TRUMP DIDN’T THINK HE COULD EVER LOSE THE EVANGELICAL VOTE — BUT THEN HE ABANDONED THE KURDS
For the first time since entering the White House, Donald Trump has encountered significant criticism from evangelical leaders. Does the president have reason to worry about his own ‘base’?
- Something unusual happened in American politics this week: President Donald Trump was criticized by leading figures in the evangelical community. One after another, prominent pastors and activists denounced his decision to remove U.S. troops from northeastern Syria and to stand aside as Turkey attacked Kurdish cities in the region. One pastor called the Turkish attack on the Kurds “a disgrace”; another warned Trump he could be “losing the mandate of heaven” over the decision.

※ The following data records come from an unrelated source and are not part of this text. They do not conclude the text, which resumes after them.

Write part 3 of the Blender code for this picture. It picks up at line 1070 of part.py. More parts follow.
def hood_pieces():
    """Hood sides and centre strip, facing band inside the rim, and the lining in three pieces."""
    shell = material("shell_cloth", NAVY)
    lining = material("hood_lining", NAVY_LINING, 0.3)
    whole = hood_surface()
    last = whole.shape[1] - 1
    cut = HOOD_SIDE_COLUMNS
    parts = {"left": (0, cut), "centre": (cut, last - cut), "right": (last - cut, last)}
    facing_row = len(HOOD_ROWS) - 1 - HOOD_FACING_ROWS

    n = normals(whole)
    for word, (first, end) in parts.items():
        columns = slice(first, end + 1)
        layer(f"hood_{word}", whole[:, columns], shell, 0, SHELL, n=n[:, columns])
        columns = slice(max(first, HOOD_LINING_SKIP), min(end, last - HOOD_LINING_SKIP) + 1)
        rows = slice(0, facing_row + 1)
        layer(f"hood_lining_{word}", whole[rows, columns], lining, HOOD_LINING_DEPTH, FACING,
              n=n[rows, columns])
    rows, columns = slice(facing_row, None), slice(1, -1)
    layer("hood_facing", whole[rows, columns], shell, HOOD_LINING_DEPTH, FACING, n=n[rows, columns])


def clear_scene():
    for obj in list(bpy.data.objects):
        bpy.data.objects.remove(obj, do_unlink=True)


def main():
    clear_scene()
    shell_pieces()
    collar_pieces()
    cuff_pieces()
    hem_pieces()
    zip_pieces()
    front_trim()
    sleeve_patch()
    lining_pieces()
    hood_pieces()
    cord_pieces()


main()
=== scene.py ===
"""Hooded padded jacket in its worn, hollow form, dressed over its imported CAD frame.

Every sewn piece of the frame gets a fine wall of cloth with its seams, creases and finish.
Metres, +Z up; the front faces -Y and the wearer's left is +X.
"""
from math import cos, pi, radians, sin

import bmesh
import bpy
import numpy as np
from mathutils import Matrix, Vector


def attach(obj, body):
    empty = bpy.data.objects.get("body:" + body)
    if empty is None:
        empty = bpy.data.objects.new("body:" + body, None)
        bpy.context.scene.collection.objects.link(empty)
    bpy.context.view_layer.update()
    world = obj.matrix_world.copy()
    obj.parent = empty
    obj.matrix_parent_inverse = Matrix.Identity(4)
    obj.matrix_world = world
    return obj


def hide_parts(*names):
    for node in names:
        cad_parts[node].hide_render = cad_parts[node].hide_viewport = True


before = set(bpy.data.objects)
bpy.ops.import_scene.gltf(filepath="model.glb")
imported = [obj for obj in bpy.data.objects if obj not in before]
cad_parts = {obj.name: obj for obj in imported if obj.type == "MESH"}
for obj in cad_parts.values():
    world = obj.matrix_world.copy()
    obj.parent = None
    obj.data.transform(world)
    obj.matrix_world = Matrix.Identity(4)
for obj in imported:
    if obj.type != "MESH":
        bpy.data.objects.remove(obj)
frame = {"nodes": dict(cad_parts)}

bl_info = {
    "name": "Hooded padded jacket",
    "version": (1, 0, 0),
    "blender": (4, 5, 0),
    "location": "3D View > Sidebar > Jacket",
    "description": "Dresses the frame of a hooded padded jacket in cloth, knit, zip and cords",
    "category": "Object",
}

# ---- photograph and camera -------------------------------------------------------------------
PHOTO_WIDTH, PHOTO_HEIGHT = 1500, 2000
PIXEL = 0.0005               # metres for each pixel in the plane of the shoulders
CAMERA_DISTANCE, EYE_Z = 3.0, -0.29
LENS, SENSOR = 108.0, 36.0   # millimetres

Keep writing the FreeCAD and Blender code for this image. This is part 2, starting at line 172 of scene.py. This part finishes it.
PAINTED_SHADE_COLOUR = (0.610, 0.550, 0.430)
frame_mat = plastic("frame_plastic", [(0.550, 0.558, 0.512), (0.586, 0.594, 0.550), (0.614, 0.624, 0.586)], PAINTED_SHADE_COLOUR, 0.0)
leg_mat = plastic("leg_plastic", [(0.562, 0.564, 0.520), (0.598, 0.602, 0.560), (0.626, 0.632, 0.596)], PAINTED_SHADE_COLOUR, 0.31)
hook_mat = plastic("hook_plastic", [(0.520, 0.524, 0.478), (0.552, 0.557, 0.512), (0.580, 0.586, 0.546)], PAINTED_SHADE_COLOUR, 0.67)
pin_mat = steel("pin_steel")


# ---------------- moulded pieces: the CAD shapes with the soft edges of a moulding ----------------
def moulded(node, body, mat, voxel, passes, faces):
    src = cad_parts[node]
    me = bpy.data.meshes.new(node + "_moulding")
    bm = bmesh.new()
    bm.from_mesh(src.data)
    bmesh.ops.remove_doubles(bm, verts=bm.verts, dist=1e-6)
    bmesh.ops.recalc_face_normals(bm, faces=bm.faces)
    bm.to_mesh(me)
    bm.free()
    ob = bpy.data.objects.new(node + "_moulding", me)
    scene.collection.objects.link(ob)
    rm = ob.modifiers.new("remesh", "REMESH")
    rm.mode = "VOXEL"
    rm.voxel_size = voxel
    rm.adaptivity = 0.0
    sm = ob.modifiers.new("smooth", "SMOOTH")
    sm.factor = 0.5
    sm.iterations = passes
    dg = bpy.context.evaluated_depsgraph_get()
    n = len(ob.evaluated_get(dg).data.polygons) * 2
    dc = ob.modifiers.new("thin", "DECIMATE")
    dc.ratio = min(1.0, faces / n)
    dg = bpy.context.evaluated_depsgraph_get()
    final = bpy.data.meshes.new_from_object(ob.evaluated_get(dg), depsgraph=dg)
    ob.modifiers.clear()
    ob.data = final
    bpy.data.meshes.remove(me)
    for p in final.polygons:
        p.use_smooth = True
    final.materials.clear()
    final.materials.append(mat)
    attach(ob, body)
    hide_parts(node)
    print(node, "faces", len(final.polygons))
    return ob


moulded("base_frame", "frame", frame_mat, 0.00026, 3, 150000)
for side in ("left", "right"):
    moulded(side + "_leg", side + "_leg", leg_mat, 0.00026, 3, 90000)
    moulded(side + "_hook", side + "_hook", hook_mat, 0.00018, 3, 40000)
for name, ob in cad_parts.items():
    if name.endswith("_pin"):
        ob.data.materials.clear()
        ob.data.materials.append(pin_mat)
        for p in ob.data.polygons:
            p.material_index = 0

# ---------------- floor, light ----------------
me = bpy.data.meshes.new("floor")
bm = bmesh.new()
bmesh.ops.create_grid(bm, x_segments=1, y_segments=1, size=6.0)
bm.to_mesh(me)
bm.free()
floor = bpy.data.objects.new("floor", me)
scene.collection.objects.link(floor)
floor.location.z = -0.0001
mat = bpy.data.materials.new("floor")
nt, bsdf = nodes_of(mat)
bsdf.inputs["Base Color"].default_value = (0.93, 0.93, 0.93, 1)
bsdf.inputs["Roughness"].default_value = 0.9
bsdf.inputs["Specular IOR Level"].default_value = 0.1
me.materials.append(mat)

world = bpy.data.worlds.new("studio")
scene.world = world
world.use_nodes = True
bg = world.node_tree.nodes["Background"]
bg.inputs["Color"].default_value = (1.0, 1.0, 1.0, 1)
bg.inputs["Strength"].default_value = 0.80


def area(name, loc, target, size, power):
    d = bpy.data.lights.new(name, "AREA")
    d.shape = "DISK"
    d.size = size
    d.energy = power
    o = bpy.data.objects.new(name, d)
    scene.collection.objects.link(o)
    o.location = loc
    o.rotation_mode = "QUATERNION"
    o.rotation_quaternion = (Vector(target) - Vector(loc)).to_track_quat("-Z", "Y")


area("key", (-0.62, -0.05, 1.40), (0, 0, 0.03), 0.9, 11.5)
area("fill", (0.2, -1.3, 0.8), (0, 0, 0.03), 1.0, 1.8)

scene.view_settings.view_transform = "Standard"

- It was the first time since Trump entered the White House in 2017 that he had to endure such a strong level of criticism from evangelical leaders. They had stood by him throughout the worst scandals of his presidency…..
- In the 2016 election, white evangelicals cast approximately a quarter of all ballots in the presidential race, with 80 percent of them voting for Trump — which played a key role in his victory over Hillary Clinton.
- Franklin Graham…tweeted on the subject…he directly addressed Trump and asked him to “reconsider” the decision….
- Pat Robertson, an influential televangelist, warned on air that “the president of the United States is in danger of losing the mandate of heaven if he permits this to happen.” Both men are extremely loyal Trump supporters, who have so far rejected almost any kind of criticism aimed at the president and fiercely defended him….
- Evangelical support for the Kurds is less well-known than the community’s support for Israel, and the two phenomena are very different from each other in terms of scope, history and levels of commitment. Support for Israel is a top priority for most evangelical voters and stems from religious beliefs about biblical prophecies. Support for the Kurds, meanwhile, is a relatively new phenomenon….
- “Trump is still very popular in the evangelical community, and people remember all he’s done for Israel,” says Joel Rosenberg, an author and activist who has led several high profile evangelical delegations to Arab countries in recent years. Rosenberg tells Haaretz that “Trump is seen by most evangelicals as the most pro-Israel president ever, and as someone who has moved American policy in the Middle East in a good direction.”
- But despite that strong level of support, Rosenberg cautions that Trump and his advisers should definitely be concerned by the reaction to the Syria decision. “It’s hard to make a case that this will have any political consequences for the president in the immediate future,” he says. “But it’s worth noting that this is the first time such criticism has been leveled at him from the evangelical community. I don’t think it would be wise to just ignore it.”….
- According to Rosenberg, “It shouldn’t be a surprise that evangelicals care so much for the Kurdish people. The Kurds are loyal allies who fought bravely to defeat ISIS and have protected Christians in the region. They also have a history of working with Israel.” He says that evangelicals aren’t only pressuring Trump on this issue: Many were also highly critical of how the Obama administration, in his words, “abandoned the Kurds” during their fight against ISIS.
- Rosenberg adds that many evangelicals are concerned about the precedent set by Trump’s decision to turn his back on a Middle East ally. “People are asking themselves, ‘Could he also turn his back on other allies in the future?’ Of course, most people when they ask that question are thinking about Israel.”
Rosenberg tells Haaretz that the evangelical leaders’ calls for Trump to change course were “enormously significant” for another reason. “One criticism that evangelicals have constantly faced in the Trump era is that they’re so close to Trump and are [rarely] willing to contradict him or call him out. There are very good reasons for evangelicals who care about Israel to strongly support President Trump, but you can clearly see, based on the events of this week, that some evangelical leaders are also willing to criticize the president if they disagree with his policies.”….
- Rosenberg, however, warns about taking the evangelical vote for granted. “The risk for President Trump isn’t that evangelicals will turn against him,” he says. “The risk is that a small percentage of the evangelicals who voted for him in 2016 will stay home next November  if they’re not happy about what’s going on in the country and the world.
- “If evangelical turnout goes down by even 1 percent,” he continues, “that could be enough to have an impact in key battleground states. We have more than a year until the election, and no one can say what will happen until then. But it would be good for the president to listen to those who are urging him to reconsider this policy.”